Is it Time to Retire the ‘Normal’ Retirement Age?
British satirist C. Northcote Parkinson famously noted that “all work expands so as to fill the time available for its completion.” A corollary might be that a worker’s capacity expands much like a balloon, giving more space (productivity) in proportion to how much air (career) is added. Of course, even the stretchiest of balloons eventually pop, so that career-length capacity shouldn’t be viewed as limitless.
When should we expect that working life ‘pop’ to happen? Normal retirement age has long been conventionally held to be 65, a number we owe mostly to the Germans from a policy they derived around World War I. Most of the world adopted roughly the same end-of-work age and have stuck with it since. In the U.S., Social Security, Medicare, and most employer-sponsored retirement plans cluster around 65 as the assumed end of a fulltime working career.

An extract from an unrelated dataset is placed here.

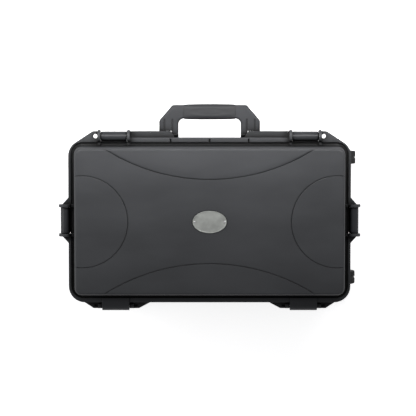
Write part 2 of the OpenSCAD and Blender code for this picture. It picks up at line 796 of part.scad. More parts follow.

In an era where more American workers are retiring each day than ever before – Boomers, that’s you – a great deal of analysis and electronic ink has been put to examining whether that age is still the appropriate target. If we’re living longer, on average, then we can expect more years of life post-65, requiring more savings to supply enough income. Put another way: the longer we live, the more likely we are to run out of money, individually and collectively.
From a public policy perspective, there are few life numbers more sacrosanct than the age at which we retire. Protests erupted across Paris and other parts of France in late March of this year as the French government put in place plans to increase their national retirement age from 62 to 64, reducing or delaying benefits accordingly. French citizens, as they do, took to the streets in opposition to the change, setting occasional fires and generally voicing their stark opposition. Any suggestion of changes to benefits in the U.S., typically focused on the Social Security “start date,” is met with similar disdain, albeit with generally less fire-setting.
The topic is undeniably vast and nuanced, so let’s examine these two things: Social Security benefit solvency and the forward viability of a normal retirement age of 65.
“Social Security won’t be around by the time I need it anyhow…”
The younger you are, the more likely you are to share the lament above. From the figurative Social Security “lockbox” to the “third rail of politics,” there is no shortage of alarmism and discussion around our governmental retirement safety net. Social Security is a fiercely debated and staunchly protected entitlement for most U.S. citizens. We are mandated by law to contribute a portion of our paychecks – our employers pony up for their share as well – and so we rightfully expect that we’ll benefit from those contributions at some point in our future. That was the goal when it was established in 1935, and it remains so today.
Enter the U.S. Congress, a body that never met a pool of money it didn’t want to dip into. The promise of Social Security remains, but the inherent guarantees of it have wavered over time as commitments made haven’t always matched the projected money to pay them. Borrowing against or from the dollars set aside for late-life entitlements has been too appealing as time has passed. But even the most pessimistic of assessments show looming shortfalls, not bare cupboards. In other words, without formulary changes or similar the Social Security trust will run short of the ability to pay benefits fully, but it won’t run dry anytime soon.
This is, in the barest terms, a math problem. When Roosevelt and his contemporaries enacted the New Deal, life expectancy was about 60 years, and benefits kicked in at 65. The average individual didn’t even live to see their start date, let alone collect benefits for 30-40 years thereafter. As years have gone by, advances in nutrition, health, and safety have meant we live longer. Population growth can only offset so much of the resulting shortfall, so something will have to give: increased contribution rates, reduced benefits, or later benefit start dates. Whether the trust is protected by Congress or “borrowed” and repaid, the numbers won’t add up the same way they did in Social Security’s early years.
Great (Life) Expectations
Conventional wisdom is that we are living longer than our parents, and certainly longer than our ancestors. That’s functionally true, overall: in 1900, life expectancy was 47 years. That number reached a peak of 79 in 2019, but then dropped in both 2020 and 2021, to 76. A 2.7-year drop may not initially seem all that large, but it effectively puts us back 26 years, to levels not seen since 1996. The COVID-19 pandemic and its aftermath are certainly an obvious and key factor, but prescription and illicit drug overdoses have had an understated role in curbing our longevity among coincident rises in heart disease, cancer, and suicide rates. Each illustrates the point that even our best projections are guesses at best, and subject to the inevitable and unpredictable wildcards, whether impactful historical events or other disruptions.
All of which brings us back to the question of age 65. Aggregate statistics are useful, but all questions of life, longevity, and savings are individual – it doesn’t matter how long the average person lives, or how much income they’ll need; it matters how much you will need. While retirement plans and government authorities may or may not stick with 65, each of us must adjust our savings and expectations in planning for sufficient retirement income, potentially for more years than we think. Retirement savers and employers who offer tax-advantaged savings as a benefit both must carefully consider the ramifications of living longer, needing more income, and perhaps expecting less from government retirement entitlements.